Escolher textos para formar sua mente e a de seus filhos e alunos é uma arte.
O segundo grupo de critérios são os que reúnem as características de construção do texto, como a estrutura dos períodos, as características gramaticais e a estrutura geral. Livros mais simples para leitores em começo de “carreira” e livros mais longos e de texto mais elaborado para os mais “profissionalizados”.
A terceira e mais famosa categoria é a que engloba o conteúdo em si: a temática, o vocabulário, os diferentes tipos de textos, os chamados gêneros textuais, cuja diferenciação é um verdadeiro fetiche entre educadores e linguistas. O tipo de texto, se é narrativo, argumentativo ou injuntivo, dependerá do que se quer estudar ou ensinar aos alunos em termos de técnica de escrita. Diferenciar conto de crônica, receita de convite e outras bobagens inúteis só mesmo nas cabeças de quem não tem a menor ideia do que fazer com interpretação e compreensão de textos.

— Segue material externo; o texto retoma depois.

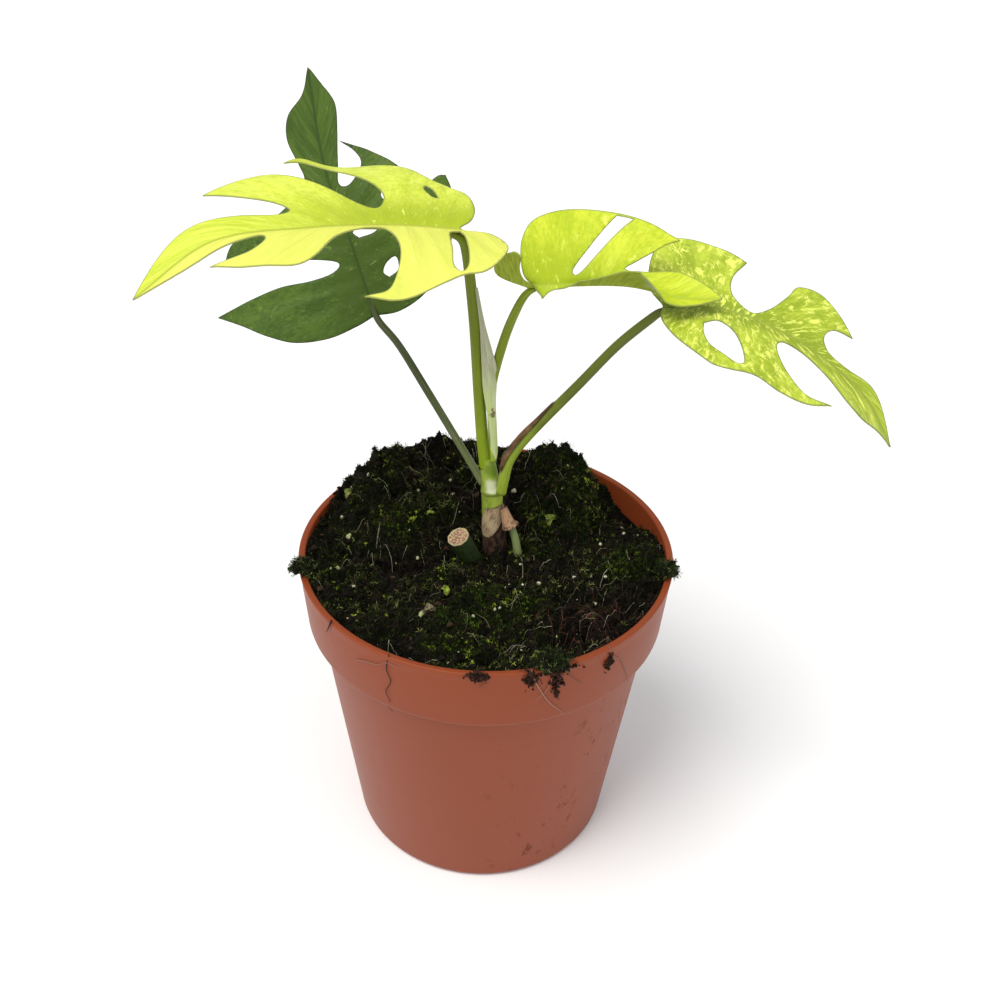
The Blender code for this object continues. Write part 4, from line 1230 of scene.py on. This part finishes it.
def rolled_rows(stations):
    """Rows of a rolled skin: each an arc square to the route, from +X towards +Y."""
    route = np.array([centre for centre, _, _, _ in stations], float)
    ahead = np.gradient(route, axis=0)
    ahead /= np.linalg.norm(ahead, axis=1)[:, None]
    rows = []
    for (centre, radius, first, last), along in zip(stations, ahead):
        across = np.array([1.0, 0.0, 0.0]) - along[0] * along
        across /= np.linalg.norm(across)
        inward = np.cross(along, across)
        angle = np.radians(np.linspace(first, last, 9))[:, None]
        rows.append(centre + radius * (np.cos(angle) * across + np.sin(angle) * inward))
    return rows


def skin_finish(name, pale, dark, contrast, torn):
    """A dry skin with fine veins along it and torn edges: the skin stops where noise beats the
    distance from the nearest edge."""
    finish = Finish(name, 0.6, Specular_IOR_Level=0.2)
    along, around = finish.layer("along"), finish.layer("around")
    vector = finish.node("ShaderNodeCombineXYZ", None, {"X": around * 22.0, "Y": along * 5.0})
    veins = finish.noise(vector, 1.0, 4.0, 0.6)
    cloud = finish.noise(finish.position(), 240.0, 4.0)
    mixed = (veins * 0.6 + cloud * 0.4).step(*contrast)
    finish.colour(finish.mix(mixed, pale, dark))
    finish.bump(veins, 0.0004)
    inner = (along * (1.0 - along)) * (around * (1.0 - around)) * 16.0
    finish.alpha((inner + veins * torn).step(0.5 * torn + 0.04, 0.5 * torn + 0.1))
    return finish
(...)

Mas a mais complexa de todas e também a mais interessante para selecionar as obras que deverão ser trabalhadas com os alunos são o que resolvemos chamar no currículo de Sobral de “mecanismos de compreensão do sentido”. Isso quer dizer que na hora de escolher uma obra para estudo, o adulto – professor ou pai – terá de lê-la atentamente e verificar se ela permite uma interpretação clara, simples, direta, previsível ou não, com conexões explícitas entre fatos e suas consequências e que contam com um único conceito de significado a ser explorado, como, por exemplo, a moral da história, se os eventos – no caso de um texto narrativo, seguem o tempo cronológico, o que facilita muito a compreensão por mentes incipientes. Ou se vai achar seus textos no campo oposto do espectro de complexidade, onde a interpretação é mais complexa e imprevisível, com conexões entre fatos ou ideias implícitas ou difíceis de perceber, sem necessariamente manter a ordem cronológica do tempo e com diversos conceitos e significados a serem explorados.
Sim, escolher textos para formar sua mente e a de seus filhos e alunos é uma arte. O primeiro passo é que o adulto responsável forme a sua biblioteca mental de maneira profunda, estruturada e consistente. Espero que as dicas acima sejam úteis.